Tuition Increases by $1,500 for ‘16-‘17 Academic Year

By Kellie Dietrich
Features Editor

This article was originally published in Issue 13, Fiftieth Year of The Minstrel (April 14, 2016). Click here to view the entire issue.

Last month at the March meeting of the Board of Trustees, increases for the 2016-2017 academic year were approved. The most notable change is a raise in tuition from $32,00 to $33,500, a 4.69 percent increase.

Other changes in the budget include room and board options increasing by 2.4 percent, a lower raise than previous years, for an average cost of $12,300, and an increase in the technology fee to $200 per semester. The resident student life fee of $500 per semester will remain the same, which puts the average total cost for next year to $47,200, a 3.84 percent increase.

The process of creating the budget entails many meetings, details and consideration. It starts in October with a meeting of the Budget Advisory Committee, which has representatives from all parts of the university including faculty, staff, a representative from each of the five academic divisions and students (undergraduates, graduates, ACCESS). The undergraduate student who represents the council is the SGA Treasurer.

When considering tuition increase, the committee must look at what’s going on in the marketplace. This is done by benchmarking against DeSales’ higher education environment by looking at schools similar in recruiting, the athletic conference and master’s programs to see what other schools are charging for tuition.

Photo courtesy of DeSales Flickr.
Photo courtesy of DeSales Flickr.

“With the stated goal, which has been our strategic plan for the last two or three [years], we don’t want to be in the high end and we don’t want to be in the low end. We want to be right in the middle, just below the median benchmark,” said Director of Finance and Treasurer Michael Sweetana, who plays one of the largest roles in overseeing the budget process.

The benchmark is done to see how DeSales fits within that stated goal, and then the committee looks at what is going on inside the university, such as costs that need to be covered and future projects. Since the addition of the Upperclassmen Village, the extra infrastructure adds more space that needs to be maintained. Healthcare and liability insurance have also been on the rise due to Hurricane Sandy, snowstorms and other uncontrollable incidents.

The cost of living is increasing for employees as well, which is taken into consideration.

“We’re a very people- intensive business,” said Sweetana. “Salaries and benefits make up 40 percent of our operating costs.”

“We tend to pay our faculty better than a lot of our other competition does because we believe in putting our tuition money back into our program,” he added.

President Rev. Bernard O’Connor, OSFS also highlighted faculty pay in the letters mailed to parents and the e-mail versions sent to students.

“We spent more on faculty salaries than average but kept the total number of employees below average,” the letter read.

Ultimately, tuition costs are either rounded up or down to the nearest $500. The past few years students had the benefit of the tuition spike being rounded down to $1,000, but this year it was rounded up to $1,500.

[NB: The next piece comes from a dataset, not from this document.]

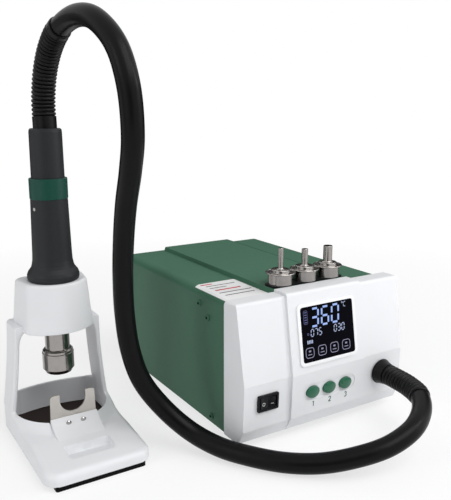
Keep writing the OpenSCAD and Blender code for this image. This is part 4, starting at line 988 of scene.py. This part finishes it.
class STATION_OT_finishes(bpy.types.Operator):
    """Finishes of the carried-over solids, one for each material slot"""

    bl_idname = "station.finishes"
    bl_label = "Finishes"

    def execute(self, context):
        s = context.scene.station_finishes
        coat = dict(grain=0.9 * MM, depth=0.03 * MM, tone=0.04, specular_ior_level=0.15)
        black = (0.006, 0.0065, 0.008)
        grains = (
            ("cover_green", s.cover, 0.5, coat),
            ("panel_green", s.cover, 0.52, coat),
            ("white_moulding", s.moulding, 0.42,
             dict(grain=0.35 * MM, depth=0.012 * MM, tone=0.012, specular_ior_level=0.35)),
            ("white_gloss", (0.86, 0.87, 0.89), 0.22, dict(depth=0.004 * MM, tone=0.01)),
            ("display_black", (0.002, 0.002, 0.004), 0.1,
             dict(depth=0.001 * MM, wear=0.03, specular_ior_level=0.02)),
            ("black_plastic", black, 0.38, dict(depth=0.015 * MM, specular_ior_level=0.15)),
            ("rocker_black", black, 0.25, dict(depth=0.008 * MM, specular_ior_level=0.25)),
            ("button_green", s.button, 0.28, dict(depth=0.005 * MM, tone=0.03)),
            ("circuit_board", (0.02, 0.1, 0.035), 0.4, dict(tone=0.2)),
            ("core_steel", (0.2, 0.13, 0.04), 0.5, dict(tone=0.15)),
            ("impeller_grey", (0.6, 0.62, 0.64), 0.45, {}),
            ("black_rubber", (0.004, 0.004, 0.0042), 0.6,
             dict(grain=0.5 * MM, depth=0.03 * MM, tone=0.2, specular_ior_level=0.05)),
            ("handle_black", s.handle, 0.5,
             dict(grain=0.45 * MM, depth=0.02 * MM, tone=0.06, specular_ior_level=0.2)),
            ("ring_green", s.ring, 0.42, dict(depth=0.012 * MM, tone=0.05, specular_ior_level=0.2)),
            ("ceramic_white", (0.78, 0.74, 0.66), 0.7, {}),
            ("mica", (0.6, 0.52, 0.3), 0.45, dict(tone=0.2)),
            ("pad_brown", (0.03, 0.022, 0.02), 0.7,
             dict(grain=0.7 * MM, depth=0.04 * MM, tone=0.2, specular_ior_level=0.1)),
        )
        for name, colour, roughness, options in grains:
            PAINTS[name] = grained(name, colour, roughness, **options)
        PAINTS.update({
            "nozzle_steel": turned_steel("nozzle_steel", (0.36, 0.34, 0.325), 0.19),
            "steel": turned_steel("steel", (0.42, 0.41, 0.4), 0.22),
            "fork_steel": sheet_metal("fork_steel", (0.6, 0.57, 0.53), 0.36),
            "zinc_sheet": sheet_metal("zinc_sheet", (0.55, 0.56, 0.58), 0.42),
            "aluminium": sheet_metal("aluminium", (0.7, 0.71, 0.73), 0.35, stretch=(1, 1, 40)),
        })
        slots = {row["node"]: row["material_slot"] for row in frame["record"]["subparts"]}
        for node, piece in NODES.items():
            if slots[node] in PAINTS:
                PAINTS[slots[node]].on(piece)
        PAINTS["cover_green"].on(NODES["cover_screws"])
        return {"FINISHED"}


class STATION_OT_stage(bpy.types.Operator):
    """The pale floor, the soft light and the camera"""

    bl_idname = "station.stage"
    bl_label = "Stage"

    def execute(self, context):
        s = context.scene.station_stage
        self.floor()
        self.light(s)
        self.camera(s)
        return {"FINISHED"}

    def floor(self):
        """A round floor: its own white is blended with the room's, which keeps the shadows soft."""
        rings, sides, inner, outer = 24, 96, 0.02, 4.0
        a = np.linspace(0, 2 * np.pi, sides, endpoint=False)
        r = np.linspace(inner, outer, rings)[:, None]
        grid = np.stack([r * np.cos(a), r * np.sin(a), 0 * r * a], -1)
        faces = [f[::-1] for f in skin_faces(rings, sides, caps=False)] + [list(range(sides))]
        floor = mesh_piece("floor", grid, faces, None, None)
        paint = Paint("floor_white", roughness=0.9, specular_ior_level=0.0, base_color=(0.93, 0.93, 0.935))
        x, y = paint.along("X"), paint.along("Y")
        share, clear, fade = 0.66, 0.3, 0.55
        blend = share + (1 - share) * (((x * x + y * y) ** 0.5 - clear) / fade).clamped()
        glow = paint.node("ShaderNodeEmission", inputs={"Color": (1, 1, 1), "Strength": 1.0})
        both = paint.node("ShaderNodeMixShader", inputs={
            "Fac": paint.seen() * blend, 1: Value(paint, paint.shader.outputs[0]), 2: glow})
        paint.tree.links.new(both.socket, paint.tree.nodes["Material Output"].inputs["Surface"])
        paint.on(floor)

    def light(self, s):
        """A large softbox above, a strip at the right, a fill at the left, a screen and a white room."""
        self.softbox("top_box", (0.3, -1.0, 1.35), (1.3, 1.0), s.key)
        self.softbox("right_strip", (1.15, -0.75, 0.6), (0.18, 1.1), s.key * 0.45)
        self.softbox("left_fill", (-1.1, -0.15, 0.45), (0.35, 0.7), s.key * 0.18)
        self.screen()
        world = bpy.data.worlds.new("white_room")
        bpy.context.scene.world = world
        room = Nodes(world)
        sky = room.tree.nodes["Background"]
        room.feed(sky.inputs["Color"], (1, 1, 1))
        room.feed(sky.inputs["Strength"], s.world + room.seen() * (1 - s.world))

    def screen(self):
        """A dark upright ring with three bright stretches, which only reflections meet."""
        radius, low, height, sides = 0.85, 0.002, 0.5, 96
        rim = raised(circle_outline(radius, sides), low)
        grid = np.stack([rim, rim + [0, 0, height]])
        screen = mesh_piece("dark_screen", grid, skin_faces(2, sides, caps=False), None, None)
        screen.visible_camera = screen.visible_diffuse = screen.visible_shadow = False
        paint = Paint("dark_screen", base_color=(0, 0, 0), roughness=1.0, specular_ior_level=0.0,
                      emission_strength=1.0)
        y, x = paint.along("Y"), paint.along("X")
        turn = paint.node("ShaderNodeMath", {"operation": "ARCTAN2"}, {0: y, 1: x}) / (2 * math.pi) + 0.5
        dark, bright = (0.04, 0.04, 0.04), (1, 1, 1)
        stops = [(0.0, dark), (0.05, bright), (0.11, bright), (0.14, dark), (0.2, dark), (0.23, bright),
                 (0.42, bright), (0.5, dark), (0.86, dark), (0.91, bright), (0.96, bright), (1.0, dark)]
        glow = paint.node("ShaderNodeValToRGB", {"stops": stops}, {"Fac": turn})
        paint.set(emission_color=glow).on(screen)

    def softbox(self, name, place, size, power):
        """A rectangular lamp of a size in metres, aimed at the middle of the part."""
        lamp = bpy.data.lights.new(name, "AREA")
        lamp.shape = "RECTANGLE"
        lamp.size, lamp.size_y = size
        lamp.energy = power
        box = bpy.data.objects.new(name, lamp)
        box.location = place
        target = (Vector(CAD_BOX[0]) + Vector(CAD_BOX[1])) / 2
        box.rotation_euler = (target - Vector(place)).to_track_quat("-Z", "Y").to_euler()
        bpy.context.scene.collection.objects.link(box)

    def camera(self, s):
        """The view of the photograph, where a 188 mm wide bezel puts it."""
        place, tilt = (-0.2963, -0.54564, 0.2943), 77.5
        camera = bpy.data.cameras.new("camera")
        camera.lens = s.lens
        camera.sensor_width = 36
        eye = bpy.data.objects.new("camera", camera)
        eye.location = place
        eye.rotation_euler = (math.radians(tilt), 0, math.radians(-VIEW_TURN))
        bpy.context.scene.collection.objects.link(eye)
        bpy.context.scene.camera = eye
        bpy.context.scene.view_settings.view_transform = "Standard"


class STATION_PT_pieces(bpy.types.Panel):
    """Lists the station's operators and settings in the 3D view's sidebar"""

    bl_label = "Hot Air Station"
    bl_idname = "STATION_PT_pieces"
    bl_space_type = "VIEW_3D"
    bl_region_type = "UI"
    bl_category = "Station"

    def draw(self, context):
        for operator in OPERATORS:
            self.layout.operator(operator.bl_idname)
        for group in SETTINGS:
            box = self.layout.box()
            for key in SETTINGS[group].__annotations__:
                box.prop(getattr(context.scene, group), key)


SETTINGS = {
    "station_hose": HoseSettings,
    "station_finishes": FinishSettings,
    "station_stage": StageSettings,
}
OPERATORS = [STATION_OT_finishes, STATION_OT_boots, STATION_OT_hose, STATION_OT_stand, STATION_OT_nozzles,
             STATION_OT_recess_shade, STATION_OT_step_shade, STATION_OT_readings, STATION_OT_rocker_marks,
             STATION_OT_numbers, STATION_OT_label, STATION_OT_stage]


def register():
    for group, settings in SETTINGS.items():
        bpy.utils.register_class(settings)
        setattr(bpy.types.Scene, group, bpy.props.PointerProperty(type=settings))
    for operator in OPERATORS:
        bpy.utils.register_class(operator)
    bpy.utils.register_class(STATION_PT_pieces)


def unregister():
    bpy.utils.unregister_class(STATION_PT_pieces)
    for operator in reversed(OPERATORS):
        bpy.utils.unregister_class(operator)
    for group, settings in SETTINGS.items():
        delattr(bpy.types.Scene, group)
        bpy.utils.unregister_class(settings)


def main():
    register()
    for operator in OPERATORS:
        group, name = operator.bl_idname.split(".")
        getattr(getattr(bpy.ops, group), name)()


if __name__ == "__main__":
    main()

Although students are seeing a raise in tuition, they probably won’t see one in their financial aid.

“We built two million dollars more of financial aid into our overall budget to cover our financial aid budget,” said Sweetana. “But realistically, once you get past your freshman year, it’s a lot harder to get changes in financial aid just because of how regulations work.”

However, once students enter their junior or senior year, the Federal Loan programs do increase, giving them the ability to borrow more money, so there is some degree of additional aid built into the system. Otherwise, financial aid usually only changes if there is a dramatic change in the family’s financial state.

In his letter, O’Connor also highlighted the value of higher education for students.

“And the truth is that on average the increased lifetime earnings arising from completing a college degree are equivalent to an investment that returns over 15 percent per year,” the letter read. “This is more than double the average return of the stock market over the last 60 years and a greater return than corporate bonds, gold or long-term government bonds. Clearly, the cost of a college degree does pay off.”